REQUIRED TASK: Would you pull out every line of the material that contains the string "with"?

##### SOURCE DATA #####

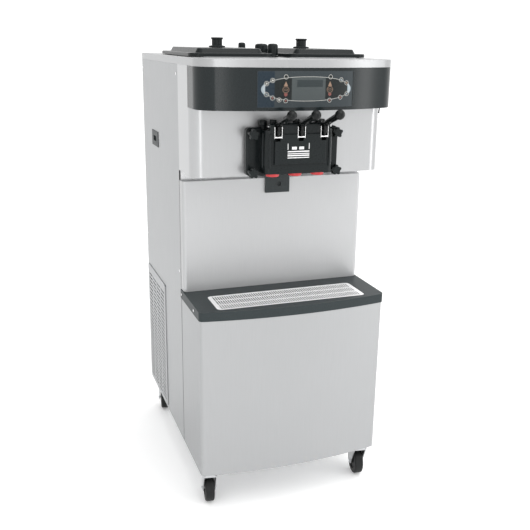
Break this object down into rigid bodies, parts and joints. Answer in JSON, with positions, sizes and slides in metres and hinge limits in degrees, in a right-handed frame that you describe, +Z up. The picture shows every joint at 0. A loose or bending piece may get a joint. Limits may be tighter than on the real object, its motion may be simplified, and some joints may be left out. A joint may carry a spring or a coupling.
{
  "type": "floor-standing soft-serve ice cream maker",
  "caption": "Floor-standing soft-serve freezer with hoppers, dispensing door with pull-down draw handles, bowed control head, drip shelf and swivel casters.",
  "frame": {"origin": "centre of the bounding box on the floor, between the casters", "axes": "+Z up, the dispensing side faces -Y, +X is to the right seen from the dispensing side"},
  "size_m": [0.655, 0.983, 1.5588],
  "materials": {
    "stainless": "vertical brushed grain, satin",
    "grid_steel": "bright pressed steel",
    "head_trim": "satin dark grey",
    "bezel_black": "satin black moulding",
    "overlay": null,
    "moulded_black": "fine moulded texture, satin",
    "shelf_black": "satin moulded",
    "cap_red": "moulded red",
    "seal_rubber": "matte",
    "blade_white": "white scraper plastic",
    "bright_steel": "polished",
    "screw_chrome": "bright",
    "frame_paint": "dark enamel",
    "zinc_plate": "zinc plated",
    "motor_cast": "painted casting",
    "finned_aluminium": "rolled fins",
    "fan_plastic": "moulded",
    "tyre_rubber": "matte rubber tread"
  },
  "bodies": {
    "cabinet": {"frame": "frame_paint", "base_pan": "zinc_plate", "left_side_panel": "stainless", "right_side_panel": "stainless", "rear_panel": "stainless", "front_panel": "stainless", "lower_side_panels": "stainless", "lower_front_panel": "stainless", "head_shroud": "stainless", "head_floor": "head_trim", "control_bezel": "bezel_black", "control_panel": "overlay", "top_panel": "stainless", "hopper_left": "stainless", "hopper_right": "stainless", "centre_caps": "moulded_black", "freezing_cylinders": "bright_steel", "gearmotors": "motor_cast", "compressor": "frame_paint", "condenser": "finned_aluminium", "fan_shroud": "zinc_plate", "fan_motor": "motor_cast", "electrical_box": "frame_paint", "dispensing_door": "moulded_black", "door_seals": "seal_rubber", "handscrews": "moulded_black", "pivot_pin": "bright_steel", "outlet_caps": "cap_red", "drip_shelf": "shelf_black", "panel_screws": "screw_chrome", "caster_mounts": "zinc_plate"},
    "handle_left": {"draw_handle_left": "moulded_black"},
    "valve_left": {"draw_valve_left": "moulded_black"},
    "handle_centre": {"draw_handle_centre": "moulded_black"},
    "valve_centre": {"draw_valve_centre": "moulded_black"},
    "handle_right": {"draw_handle_right": "moulded_black"},
    "valve_right": {"draw_valve_right": "moulded_black"},
    "prime_plug_left": {"prime_plug_left": "moulded_black"},
    "beater_left": {"beater_left": "bright_steel", "scraper_blades_left": "blade_white"},
    "hopper_cover_left": {"hopper_cover_left": "moulded_black", "cover_knob_left": "moulded_black"},
    "prime_plug_right": {"prime_plug_right": "moulded_black"},
    "beater_right": {"beater_right": "bright_steel", "scraper_blades_right": "blade_white"},
    "hopper_cover_right": {"hopper_cover_right": "moulded_black", "cover_knob_right": "moulded_black"},
    "condenser_fan": {"condenser_fan": "fan_plastic"},
    "side_drip_pan": {"side_drip_pan": "moulded_black"},
    "front_drip_pan": {"front_drip_pan": "moulded_black"},
    "splash_grid": {"splash_grid": "grid_steel"},
    "power_switch": {"power_switch": "moulded_black"},
    "caster_fork_front_left": {"caster_fork_front_left": "zinc_plate"},
    "caster_wheel_front_left": {"caster_wheel_front_left": "tyre_rubber"},
    "caster_fork_front_right": {"caster_fork_front_right": "zinc_plate"},
    "caster_wheel_front_right": {"caster_wheel_front_right": "tyre_rubber"},
    "caster_fork_rear_left": {"caster_fork_rear_left": "zinc_plate"},
    "caster_wheel_rear_left": {"caster_wheel_rear_left": "tyre_rubber"},
    "caster_fork_rear_right": {"caster_fork_rear_right": "zinc_plate"},
    "caster_wheel_rear_right": {"caster_wheel_rear_right": "tyre_rubber"}
  },
  "joints": [
    {"name": "handle_left_pull", "type": "hinge", "parent": "cabinet", "child": "handle_left", "pos_m": [-0.076, -0.35, 1.301], "axis": [1, 0, 0], "range_deg": [0, 30]},
    {"name": "valve_left_lift", "type": "slide", "parent": "cabinet", "child": "valve_left", "axis": [0, 0, 1], "range_m": [0, 0.01471]},
    {"name": "handle_centre_pull", "type": "hinge", "parent": "cabinet", "child": "handle_centre", "pos_m": [0, -0.35, 1.301], "axis": [1, 0, 0], "range_deg": [0, 30]},
    {"name": "valve_centre_lift", "type": "slide", "parent": "cabinet", "child": "valve_centre", "axis": [0, 0, 1], "range_m": [0, 0.01471]},
    {"name": "handle_right_pull", "type": "hinge", "parent": "cabinet", "child": "handle_right", "pos_m": [0.076, -0.35, 1.301], "axis": [1, 0, 0], "range_deg": [0, 30]},
    {"name": "valve_right_lift", "type": "slide", "parent": "cabinet", "child": "valve_right", "axis": [0, 0, 1], "range_m": [0, 0.01471]},
    {"name": "prime_plug_left_lift", "type": "slide", "parent": "cabinet", "child": "prime_plug_left", "axis": [0, 0, 1], "range_m": [0, 0.012]},
    {"name": "beater_left_spin", "type": "hinge", "parent": "cabinet", "child": "beater_left", "pos_m": [-0.076, 0, 1.225], "axis": [0, 1, 0], "continuous": true},
    {"name": "hopper_cover_left_lift", "type": "slide", "parent": "cabinet", "child": "hopper_cover_left", "axis": [0, 0, 1], "range_m": [0, 0.3]},
    {"name": "prime_plug_right_lift", "type": "slide", "parent": "cabinet", "child": "prime_plug_right", "axis": [0, 0, 1], "range_m": [0, 0.012]},
    {"name": "beater_right_spin", "type": "hinge", "parent": "cabinet", "child": "beater_right", "pos_m": [0.076, 0, 1.225], "axis": [0, 1, 0], "continuous": true},
    {"name": "hopper_cover_right_lift", "type": "slide", "parent": "cabinet", "child": "hopper_cover_right", "axis": [0, 0, 1], "range_m": [0, 0.3]},
    {"name": "condenser_fan_spin", "type": "hinge", "parent": "cabinet", "child": "condenser_fan", "pos_m": [-0.323, 0.3035, 0.4175], "axis": [1, 0, 0], "continuous": true},
    {"name": "side_drip_pan_slide", "type": "slide", "parent": "cabinet", "child": "side_drip_pan", "axis": [-1, 0, 0], "range_m": [0, 0.165]},
    {"name": "front_drip_pan_slide", "type": "slide", "parent": "cabinet", "child": "front_drip_pan", "axis": [0, -1, 0], "range_m": [0, 0.255]},
    {"name": "splash_grid_lift", "type": "slide", "parent": "cabinet", "child": "splash_grid", "axis": [0, 0, 1], "range_m": [0, 0.15]},
    {"name": "power_switch_throw", "type": "hinge", "parent": "cabinet", "child": "power_switch", "pos_m": [0.302, -0.295, 1.3495], "axis": [1, 0, 0], "range_deg": [-25, 0]},
    {"name": "caster_front_left_swivel", "type": "hinge", "parent": "cabinet", "child": "caster_fork_front_left", "pos_m": [-0.285, -0.318, 0], "axis": [0, 0, 1], "continuous": true},
    {"name": "caster_front_left_roll", "type": "hinge", "parent": "caster_fork_front_left", "child": "caster_wheel_front_left", "pos_m": [-0.28031, -0.28837, 0.048], "axis": [0.9877, -0.1564, 0], "continuous": true},
    {"name": "caster_front_right_swivel", "type": "hinge", "parent": "cabinet", "child": "caster_fork_front_right", "pos_m": [0.285, -0.318, 0], "axis": [0, 0, 1], "continuous": true},
    {"name": "caster_front_right_roll", "type": "hinge", "parent": "caster_fork_front_right", "child": "caster_wheel_front_right", "pos_m": [0.28969, -0.28837, 0.048], "axis": [0.9877, -0.1564, 0], "continuous": true},
    {"name": "caster_rear_left_swivel", "type": "hinge", "parent": "cabinet", "child": "caster_fork_rear_left", "pos_m": [-0.285, 0.411, 0], "axis": [0, 0, 1], "continuous": true},
    {"name": "caster_rear_left_roll", "type": "hinge", "parent": "caster_fork_rear_left", "child": "caster_wheel_rear_left", "pos_m": [-0.28031, 0.44063, 0.048], "axis": [0.9877, -0.1564, 0], "continuous": true},
    {"name": "caster_rear_right_swivel", "type": "hinge", "parent": "cabinet", "child": "caster_fork_rear_right", "pos_m": [0.285, 0.411, 0], "axis": [0, 0, 1], "continuous": true},
    {"name": "caster_rear_right_roll", "type": "hinge", "parent": "caster_fork_rear_right", "child": "caster_wheel_rear_right", "pos_m": [0.28969, 0.44063, 0.048], "axis": [0.9877, -0.1564, 0], "continuous": true}
  ],
  "couplings": [
    {"joint": "valve_left_lift", "follows": "handle_left_pull", "m_per_rad": 0.028},
    {"joint": "valve_centre_lift", "follows": "handle_centre_pull", "m_per_rad": 0.028},
    {"joint": "valve_right_lift", "follows": "handle_right_pull", "m_per_rad": 0.028}
  ]
}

#####

EXERCISE RESULT:
Break this object down into rigid bodies, parts and joints. Answer in JSON, with positions, sizes and slides in metres and hinge limits in degrees, in a right-handed frame that you describe, +Z up. The picture shows every joint at 0. A loose or bending piece may get a joint. Limits may be tighter than on the real object, its motion may be simplified, and some joints may be left out. A joint may carry a spring or a coupling.
  "caption": "Floor-standing soft-serve freezer with hoppers, dispensing door with pull-down draw handles, bowed control head, drip shelf and swivel casters.",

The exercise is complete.